Stocker les informations de connexion en toute sécurité
Une autre possibilité consiste à stocker les informations de connexion sous forme numérique et cryptée auprès de prestataires de services qui s’occupent des démarches en cas de décès. Cependant, en dépit des règles strictes du nouveau droit de la protection des données, il existe un certain risque de sécurité si vous transmettez ces données confidentielles à des tiers. Vous pouvez toutefois améliorer la sécurité de vos informations de connexion en les répartissant entre plusieurs dépositaires, par exemple en stockant les noms d’utilisateur à un autre endroit que les mots de passe correspondants. En cas de séparation des données, vous devriez désigner la plateforme à laquelle elles appartiennent. Seule la personne qui s’identifie ultérieurement comme ayant droit vis-à-vis de tous les dépositaires peut ensuite regrouper et utiliser les données.
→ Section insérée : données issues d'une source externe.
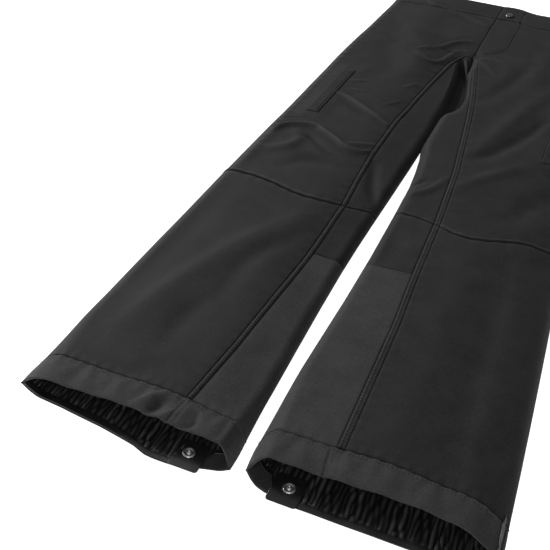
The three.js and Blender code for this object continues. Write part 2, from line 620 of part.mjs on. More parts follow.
const GAITER_DEPTH = HEM_BAND_CLOTH + GAITER_CLEAR;
const GAITER_LOW_Y = HEM_Y + GAITER_BAND_RECESS;
const GAITER_BAND_Y = GAITER_LOW_Y + GAITER_BAND;
const GAITER_TOP_Y = -GAITER_TOP_DROP;
const GAITER_FLOOR_Z = GAITER_DEPTH + GAITER_CLOTH; // inner surface of the gaiter's back

// The skirt is sewn to the leg at its top and hangs clear of the hem band below.
function skirtDepth(y) {
  const sewn = CLOTH + GAP;
  return sewn + (GAITER_DEPTH - sewn) * smooth((GAITER_TOP_Y - y) / (0.5 * (GAITER_TOP_Y - GAITER_BAND_Y)));
}

function snapTab(hand) {
  const low = slantedY(HEM_Y, 0) - TAB_STICK_OUT;
  const edges = [hand * TAB_ROOT, hand * (TAB_ROOT - TAB_LENGTH)];
  const shape = roundedRectangle(Math.min(...edges), Math.max(...edges), low, low + TAB_DEPTH, 3);
  return plate(shape, GAITER_FLOOR_Z + GAP, TAB_CLOTH, 3);
}

function buildGaiter({ side, hand }) {
  const studY = slantedY(HEM_Y, 0) - TAB_STICK_OUT + TAB_SNAP_RISE;
  const studX = hand * (TAB_ROOT - TAB_LENGTH + TAB_SNAP_INSET);
  const studZ = GAITER_FLOOR_Z + TAB_CLOTH + 2 * GAP;
  const socketZ = LIE_HEIGHT - GAITER_FLOOR_Z - GAP - SOCKET_HEIGHT;
  const socketX = hand * (TAB_ROOT + 2 * SNAP_RADIUS);
  const skirtLevels = steps(GAITER_BAND_Y + GAP, GAITER_TOP_Y, 5);
  const bandLevels = steps(GAITER_LOW_Y, GAITER_BAND_Y, 1);
  addPart(`snow_gaiter_skirt_${side}`, sleeve(hand, skirtLevels, skirtDepth, GAITER_CLOTH), GAITER);
  addPart(`gaiter_elastic_band_${side}`, sleeve(hand, bandLevels, () => GAITER_DEPTH, GAITER_CLOTH), GAITER);
  addPart(`gaiter_snap_tab_${side}`, snapTab(hand), GAITER);
  addPart(`gaiter_snap_stud_${side}`, turned(
    ringStudProfile(SNAP_RADIUS, SNAP_HEIGHT), studX, studY, studZ,
  ), BRIGHT);
  addPart(`gaiter_snap_socket_${side}`, turned(
    socketProfile(SNAP_RADIUS, SOCKET_HEIGHT), socketX, GAITER_LOW_Y + 0.5 * GAITER_BAND, socketZ,
  ), BRIGHT);
}
LEGS.forEach(buildGaiter);

// ---- The origin goes under the middle of the garment ----
const lowestY = slantedY(HEM_Y, 0) - TAB_STICK_OUT;
const highestY = slantedY(WAIST_Y, 0);
pants.position.set(0, -0.5 * (lowestY + highestY), 0);

export default pants;
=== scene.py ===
"""Softshell ski pants lying on their back: cloth, seams, gaiters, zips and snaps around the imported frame.

Sizes are in millimetres from the crotch unless a name says otherwise: X across with the wearer's right leg
at -X, Y towards the waist, Z up out of the front. Tailor.to_row turns them into the frame's metres.
"""

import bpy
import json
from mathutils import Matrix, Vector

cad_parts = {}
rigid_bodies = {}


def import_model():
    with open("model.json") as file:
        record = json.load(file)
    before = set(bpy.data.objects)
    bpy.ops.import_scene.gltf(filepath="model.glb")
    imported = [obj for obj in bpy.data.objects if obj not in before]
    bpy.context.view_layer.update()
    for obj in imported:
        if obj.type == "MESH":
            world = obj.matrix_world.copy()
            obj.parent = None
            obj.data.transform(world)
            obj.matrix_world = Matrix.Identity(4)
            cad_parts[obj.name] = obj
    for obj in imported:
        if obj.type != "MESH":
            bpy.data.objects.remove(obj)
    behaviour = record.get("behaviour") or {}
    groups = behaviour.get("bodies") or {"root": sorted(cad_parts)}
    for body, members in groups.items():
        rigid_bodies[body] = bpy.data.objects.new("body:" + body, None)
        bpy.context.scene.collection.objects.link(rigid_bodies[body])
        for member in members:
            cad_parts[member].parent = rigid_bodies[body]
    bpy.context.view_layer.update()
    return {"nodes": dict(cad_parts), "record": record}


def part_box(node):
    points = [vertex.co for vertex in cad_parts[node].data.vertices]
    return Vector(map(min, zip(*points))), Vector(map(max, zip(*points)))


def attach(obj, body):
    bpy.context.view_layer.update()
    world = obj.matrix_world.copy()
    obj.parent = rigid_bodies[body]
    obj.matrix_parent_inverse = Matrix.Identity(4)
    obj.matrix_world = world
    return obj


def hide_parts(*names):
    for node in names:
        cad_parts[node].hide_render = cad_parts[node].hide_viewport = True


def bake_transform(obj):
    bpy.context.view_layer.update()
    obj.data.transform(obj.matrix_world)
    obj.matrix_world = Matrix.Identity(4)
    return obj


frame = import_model()

import json
import logging
import math
from collections.abc import Callable, Iterable, Sequence
from dataclasses import dataclass, field
from enum import Enum

import bmesh
import bpy
import numpy as np
from mathutils import Matrix, Vector

LOG = logging.getLogger("ski_pants")
MM = 0.001

Array = np.ndarray
Surface = Callable[[Array, Array], tuple[Array, Array, Array]]


# ---------------------------------------------------------------------------------------------- measures


class Side(Enum):
    """Which of the wearer's legs."""

    RIGHT = "right"
    LEFT = "left"

    @property
    def hand(self) -> int:
        """-1 for the right leg, 1 for the left."""
        return -1 if self is Side.RIGHT else 1

    def node(self, name: str) -> str:
        """The CAD node of that name on this leg."""
        return f"{name}_{self.value}"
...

Bien entendu, vous pouvez également combiner le stockage physique et le stockage numérique, par exemple en enregistrant les noms d’utilisateurs en ligne, mais en conservant les mots de passe dans un coffre-fort à la banque.
Puis-je prendre des dispositions concernant ma succession numérique ?
De nombreuses personnes ont des idées précises à propos de ce qui devrait advenir de leurs comptes Internet et de leur présence en ligne après leur décès. Par exemple, on pourrait souhaiter une dernière publication en guise d’adieu ou la suppression de certains fichiers. Vous pouvez agir de différentes manières afin que ces souhaits soient réalisés.
Une possibilité consiste à assortir les dispositions relatives à la succession numérique de charges ou de conditions. La charge confère à toute personne qui justifie d’un intérêt un droit à la mise en œuvre de celle-ci dont il est possible de demander le respect en justice. La condition a pour effet que le bénéficiaire ne reçoit ses droits dans la succession que s’il se conforme à l’instruction de la testatrice ou du testateur. Deux brefs exemples pour illustrer ce que l’on pourrait trouver dans un testament :
Une alternative aux charges et aux conditions est la désignation d’une exécutrice testamentaire ou d’un exécuteur testamentaire. Leur mission légale est d’administrer la succession et de régler les dettes de la succession. Vous pouvez toutefois également leur confier d’autres missions, comme la suppression ou la désactivation de comptes Internet ou la résiliation de contrats en cours avec des prestataires de services en ligne.
En fonction de votre situation personnelle, les variantes présentées sont plus ou moins appropriées pour régler votre succession numérique. Nous serons ravis de vous conseiller personnellement sur d’autres solutions et alternatives à l’adresse support@deinadieu.ch.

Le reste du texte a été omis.